> WHAT NEEDS TO BE DONE: Your task is to copy every record exactly.

— start of INPUT DATA —

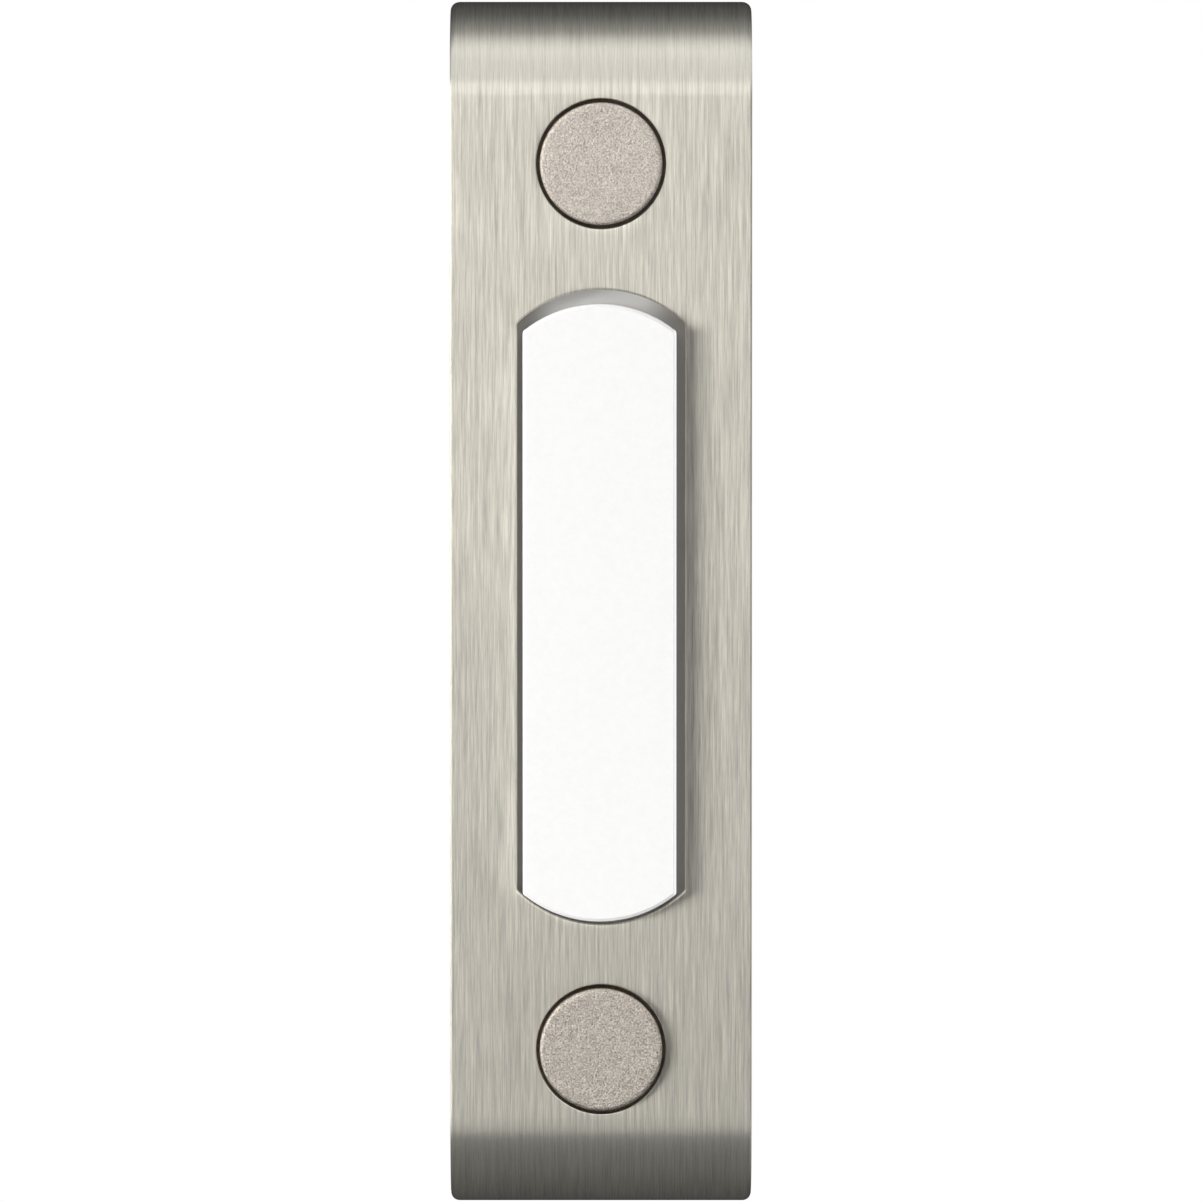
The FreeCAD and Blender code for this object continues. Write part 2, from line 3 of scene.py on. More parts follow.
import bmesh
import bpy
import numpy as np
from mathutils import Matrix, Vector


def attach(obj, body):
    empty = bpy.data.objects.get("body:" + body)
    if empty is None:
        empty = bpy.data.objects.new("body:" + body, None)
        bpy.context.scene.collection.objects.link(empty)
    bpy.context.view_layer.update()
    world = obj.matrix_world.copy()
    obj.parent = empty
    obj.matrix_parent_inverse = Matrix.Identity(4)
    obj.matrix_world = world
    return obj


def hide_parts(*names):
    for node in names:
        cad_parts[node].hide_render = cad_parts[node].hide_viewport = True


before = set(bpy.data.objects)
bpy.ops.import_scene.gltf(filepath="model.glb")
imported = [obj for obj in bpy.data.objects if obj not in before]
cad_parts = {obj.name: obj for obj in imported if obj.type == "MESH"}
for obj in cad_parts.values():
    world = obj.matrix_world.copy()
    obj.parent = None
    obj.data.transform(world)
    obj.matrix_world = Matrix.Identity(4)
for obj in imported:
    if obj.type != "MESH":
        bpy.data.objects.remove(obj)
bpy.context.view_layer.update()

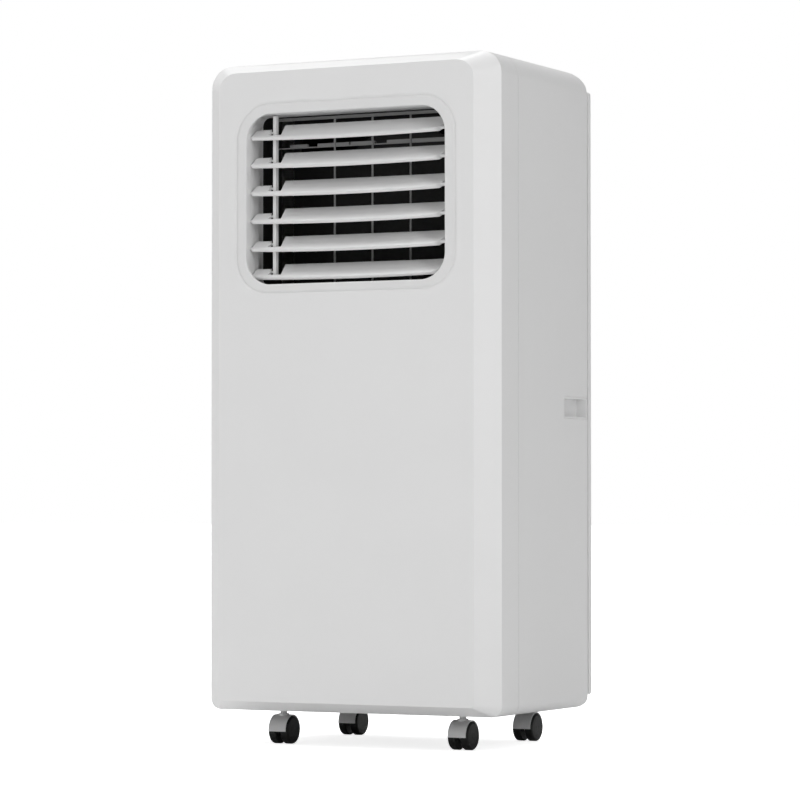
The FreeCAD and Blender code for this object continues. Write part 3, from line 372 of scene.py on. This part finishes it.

— end of INPUT DATA —

> IN RESPONSE:
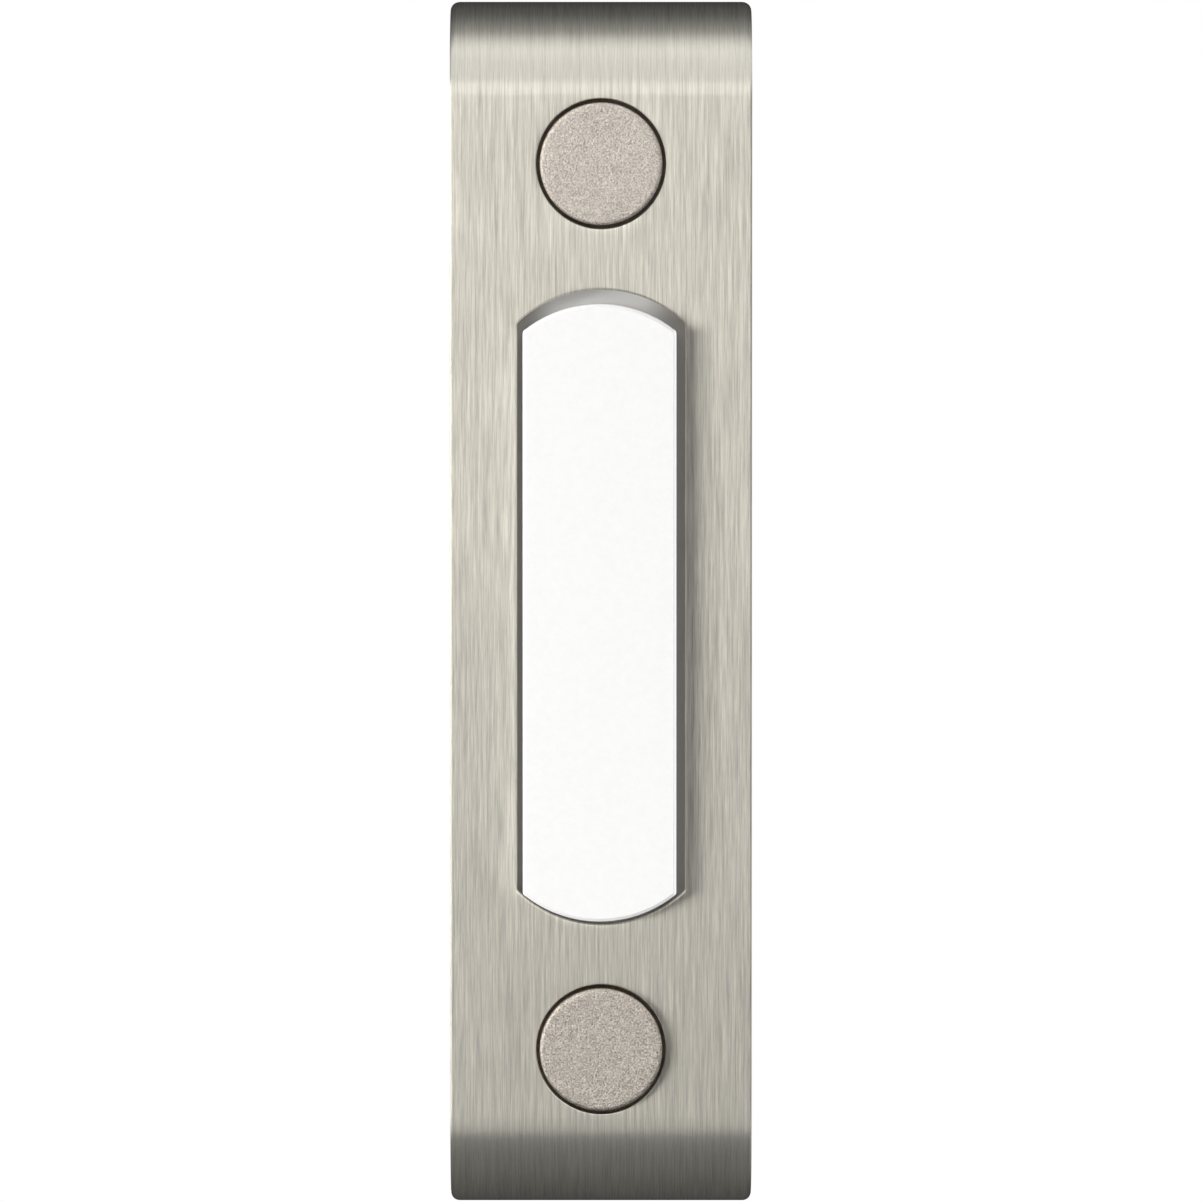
The FreeCAD and Blender code for this object continues. Write part 2, from line 3 of scene.py on. More parts follow.
import bmesh
import bpy
import numpy as np
from mathutils import Matrix, Vector


def attach(obj, body):
    empty = bpy.data.objects.get("body:" + body)
    if empty is None:
        empty = bpy.data.objects.new("body:" + body, None)
        bpy.context.scene.collection.objects.link(empty)
    bpy.context.view_layer.update()
    world = obj.matrix_world.copy()
    obj.parent = empty
    obj.matrix_parent_inverse = Matrix.Identity(4)
    obj.matrix_world = world
    return obj


def hide_parts(*names):
    for node in names:
        cad_parts[node].hide_render = cad_parts[node].hide_viewport = True


before = set(bpy.data.objects)
bpy.ops.import_scene.gltf(filepath="model.glb")
imported = [obj for obj in bpy.data.objects if obj not in before]
cad_parts = {obj.name: obj for obj in imported if obj.type == "MESH"}
for obj in cad_parts.values():
    world = obj.matrix_world.copy()
    obj.parent = None
    obj.data.transform(world)
    obj.matrix_world = Matrix.Identity(4)
for obj in imported:
    if obj.type != "MESH":
        bpy.data.objects.remove(obj)
bpy.context.view_layer.update()

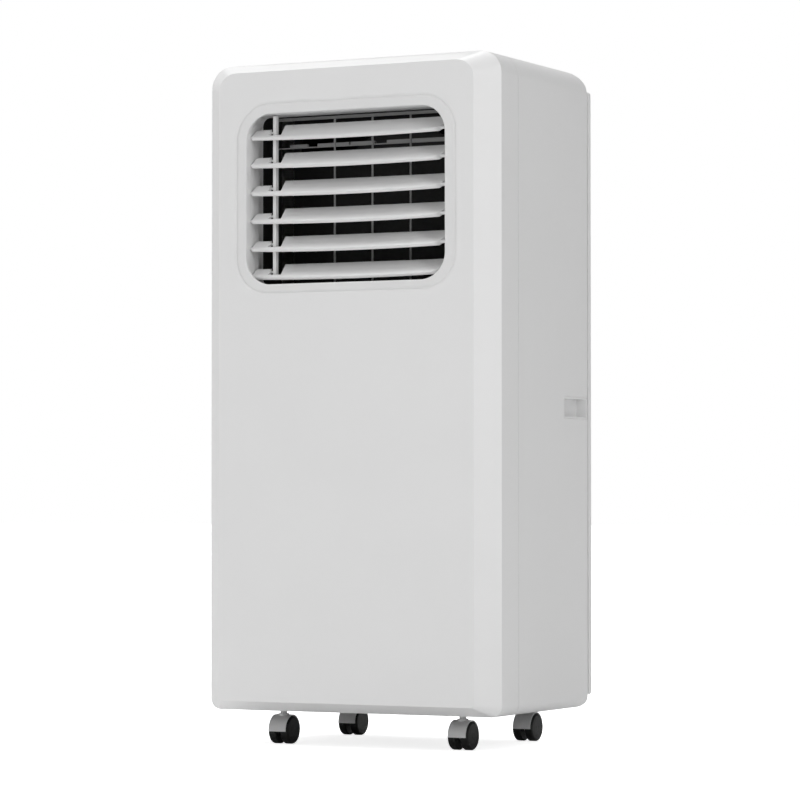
The FreeCAD and Blender code for this object continues. Write part 3, from line 372 of scene.py on. This part finishes it.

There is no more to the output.